EXERCISE OBJECTIVE: From the listing below, copy only the lines running from the line that contains "Keep writing the OpenSCAD" to the line that contains "honey-coloured hardwood under", both included.

(Scripts that build objects)
_ _ _ _ _

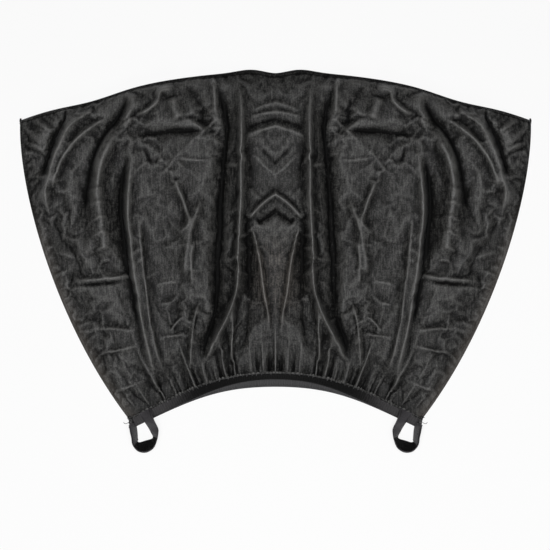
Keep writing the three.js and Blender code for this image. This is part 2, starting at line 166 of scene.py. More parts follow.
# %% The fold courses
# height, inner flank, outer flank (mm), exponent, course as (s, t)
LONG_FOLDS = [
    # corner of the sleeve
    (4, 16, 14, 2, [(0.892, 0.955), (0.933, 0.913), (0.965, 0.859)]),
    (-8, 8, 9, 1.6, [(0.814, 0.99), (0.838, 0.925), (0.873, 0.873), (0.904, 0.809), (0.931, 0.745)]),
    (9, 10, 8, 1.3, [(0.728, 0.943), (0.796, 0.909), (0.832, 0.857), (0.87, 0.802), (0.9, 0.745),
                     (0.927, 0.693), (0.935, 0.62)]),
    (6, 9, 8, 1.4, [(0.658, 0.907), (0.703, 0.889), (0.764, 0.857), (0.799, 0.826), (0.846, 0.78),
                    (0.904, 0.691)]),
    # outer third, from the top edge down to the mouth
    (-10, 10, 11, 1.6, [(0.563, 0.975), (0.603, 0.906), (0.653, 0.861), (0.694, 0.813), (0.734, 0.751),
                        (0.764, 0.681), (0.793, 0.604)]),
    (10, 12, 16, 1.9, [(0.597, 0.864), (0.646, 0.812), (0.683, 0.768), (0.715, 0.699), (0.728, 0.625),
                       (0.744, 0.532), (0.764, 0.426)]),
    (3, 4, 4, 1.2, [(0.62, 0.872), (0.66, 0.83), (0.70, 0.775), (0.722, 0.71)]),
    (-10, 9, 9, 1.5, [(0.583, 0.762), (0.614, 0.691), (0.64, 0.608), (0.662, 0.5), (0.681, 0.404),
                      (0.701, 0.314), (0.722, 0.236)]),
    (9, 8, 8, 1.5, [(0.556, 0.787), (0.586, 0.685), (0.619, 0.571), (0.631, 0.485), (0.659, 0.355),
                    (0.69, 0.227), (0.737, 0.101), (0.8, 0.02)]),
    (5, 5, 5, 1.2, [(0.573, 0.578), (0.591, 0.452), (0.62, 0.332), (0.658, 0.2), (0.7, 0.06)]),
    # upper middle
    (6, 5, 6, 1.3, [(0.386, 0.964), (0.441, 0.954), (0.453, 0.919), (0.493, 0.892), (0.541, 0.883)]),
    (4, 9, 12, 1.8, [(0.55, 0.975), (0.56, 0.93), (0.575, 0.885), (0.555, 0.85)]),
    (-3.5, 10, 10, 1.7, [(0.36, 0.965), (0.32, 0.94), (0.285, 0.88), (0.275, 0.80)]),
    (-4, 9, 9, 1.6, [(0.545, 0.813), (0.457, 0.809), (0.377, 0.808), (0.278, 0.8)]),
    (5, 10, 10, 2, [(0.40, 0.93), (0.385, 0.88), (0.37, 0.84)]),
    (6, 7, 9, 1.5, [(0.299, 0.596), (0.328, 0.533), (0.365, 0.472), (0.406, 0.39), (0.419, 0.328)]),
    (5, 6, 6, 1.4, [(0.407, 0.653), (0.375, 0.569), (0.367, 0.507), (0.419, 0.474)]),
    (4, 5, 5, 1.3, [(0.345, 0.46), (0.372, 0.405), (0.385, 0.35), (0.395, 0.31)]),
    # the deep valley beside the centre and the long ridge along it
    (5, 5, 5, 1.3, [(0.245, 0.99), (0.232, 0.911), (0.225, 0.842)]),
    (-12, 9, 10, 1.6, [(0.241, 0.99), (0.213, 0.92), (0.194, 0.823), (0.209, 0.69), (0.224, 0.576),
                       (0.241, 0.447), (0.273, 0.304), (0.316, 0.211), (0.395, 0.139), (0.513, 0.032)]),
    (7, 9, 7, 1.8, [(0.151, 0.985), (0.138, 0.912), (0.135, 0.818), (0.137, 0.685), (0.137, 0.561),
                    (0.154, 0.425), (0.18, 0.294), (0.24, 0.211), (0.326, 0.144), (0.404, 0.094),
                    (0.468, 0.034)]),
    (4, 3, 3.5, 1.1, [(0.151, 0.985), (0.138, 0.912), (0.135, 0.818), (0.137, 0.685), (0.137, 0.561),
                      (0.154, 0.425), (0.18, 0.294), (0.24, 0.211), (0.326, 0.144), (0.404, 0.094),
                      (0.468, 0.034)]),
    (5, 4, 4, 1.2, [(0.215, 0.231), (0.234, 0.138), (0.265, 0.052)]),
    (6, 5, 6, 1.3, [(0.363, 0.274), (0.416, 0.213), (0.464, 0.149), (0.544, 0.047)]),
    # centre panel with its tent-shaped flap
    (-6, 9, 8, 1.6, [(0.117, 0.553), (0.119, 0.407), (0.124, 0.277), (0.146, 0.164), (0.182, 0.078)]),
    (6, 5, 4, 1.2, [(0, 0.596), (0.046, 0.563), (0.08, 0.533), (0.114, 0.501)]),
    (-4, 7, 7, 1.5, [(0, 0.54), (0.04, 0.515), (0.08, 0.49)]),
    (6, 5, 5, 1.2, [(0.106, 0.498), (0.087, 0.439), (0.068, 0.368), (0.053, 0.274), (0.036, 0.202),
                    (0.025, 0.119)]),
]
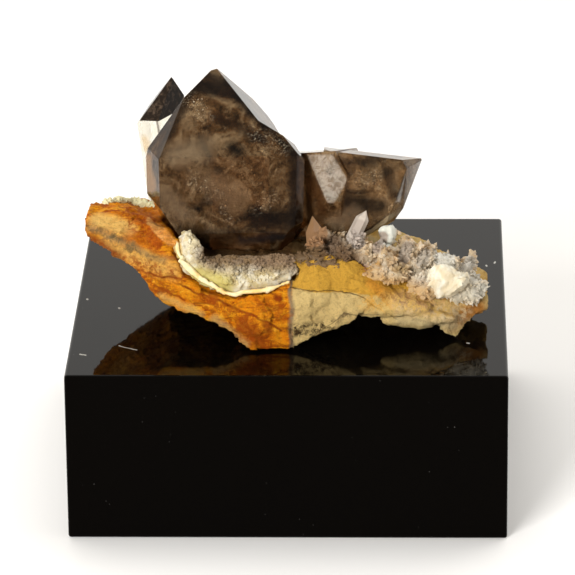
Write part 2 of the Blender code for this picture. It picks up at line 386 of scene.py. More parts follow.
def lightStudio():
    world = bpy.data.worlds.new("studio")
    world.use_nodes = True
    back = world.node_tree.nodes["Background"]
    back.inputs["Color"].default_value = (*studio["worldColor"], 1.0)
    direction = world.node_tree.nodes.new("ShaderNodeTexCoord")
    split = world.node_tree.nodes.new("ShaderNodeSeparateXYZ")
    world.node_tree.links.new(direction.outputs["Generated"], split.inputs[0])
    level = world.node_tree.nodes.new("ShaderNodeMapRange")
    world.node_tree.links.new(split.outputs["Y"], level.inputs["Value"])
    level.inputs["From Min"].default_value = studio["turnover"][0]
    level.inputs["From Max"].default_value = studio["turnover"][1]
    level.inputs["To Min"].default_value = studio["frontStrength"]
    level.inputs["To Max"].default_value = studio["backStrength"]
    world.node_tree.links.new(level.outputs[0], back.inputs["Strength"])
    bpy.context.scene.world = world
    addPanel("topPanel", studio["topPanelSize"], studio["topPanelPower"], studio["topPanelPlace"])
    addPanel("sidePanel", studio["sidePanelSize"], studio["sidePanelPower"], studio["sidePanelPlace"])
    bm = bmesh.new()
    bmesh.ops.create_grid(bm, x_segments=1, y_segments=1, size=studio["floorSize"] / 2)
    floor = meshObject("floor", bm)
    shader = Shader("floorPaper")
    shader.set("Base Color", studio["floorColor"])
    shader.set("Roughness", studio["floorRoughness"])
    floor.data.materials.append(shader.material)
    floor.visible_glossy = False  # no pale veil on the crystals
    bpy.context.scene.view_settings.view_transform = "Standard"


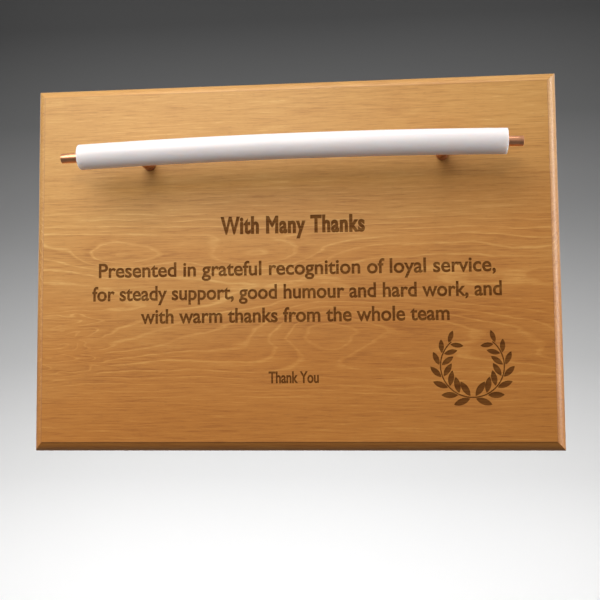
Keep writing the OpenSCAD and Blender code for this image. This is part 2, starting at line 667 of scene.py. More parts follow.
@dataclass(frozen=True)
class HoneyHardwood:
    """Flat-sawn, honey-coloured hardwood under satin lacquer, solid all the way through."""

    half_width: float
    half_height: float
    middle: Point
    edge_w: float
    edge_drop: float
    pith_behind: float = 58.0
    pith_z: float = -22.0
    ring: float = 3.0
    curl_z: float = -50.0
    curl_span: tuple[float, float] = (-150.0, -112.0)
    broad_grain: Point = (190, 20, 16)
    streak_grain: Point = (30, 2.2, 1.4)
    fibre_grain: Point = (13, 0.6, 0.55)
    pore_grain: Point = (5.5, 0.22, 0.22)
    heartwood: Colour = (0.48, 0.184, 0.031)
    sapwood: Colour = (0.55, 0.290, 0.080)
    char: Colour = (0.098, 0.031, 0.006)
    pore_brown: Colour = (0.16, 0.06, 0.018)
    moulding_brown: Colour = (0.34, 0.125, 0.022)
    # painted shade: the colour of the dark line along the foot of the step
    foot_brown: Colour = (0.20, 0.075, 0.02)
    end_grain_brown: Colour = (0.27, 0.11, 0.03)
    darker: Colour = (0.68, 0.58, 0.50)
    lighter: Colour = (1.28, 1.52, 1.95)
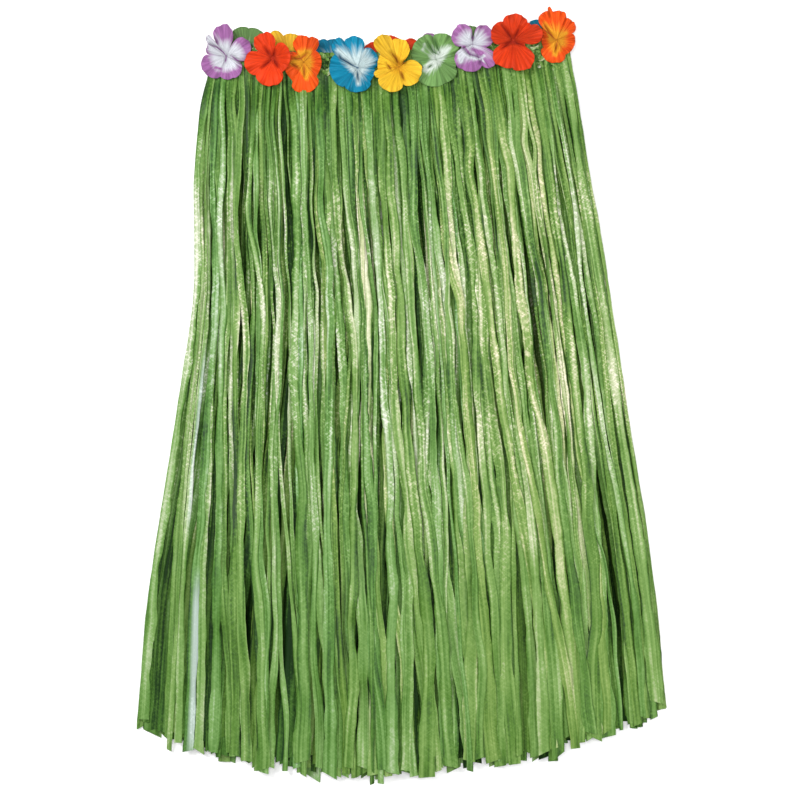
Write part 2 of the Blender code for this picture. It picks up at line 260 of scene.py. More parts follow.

_ _ _ _ _

EXERCISE RESULT:
Keep writing the OpenSCAD and Blender code for this image. This is part 2, starting at line 667 of scene.py. More parts follow.
@dataclass(frozen=True)
class HoneyHardwood:
    """Flat-sawn, honey-coloured hardwood under satin lacquer, solid all the way through."""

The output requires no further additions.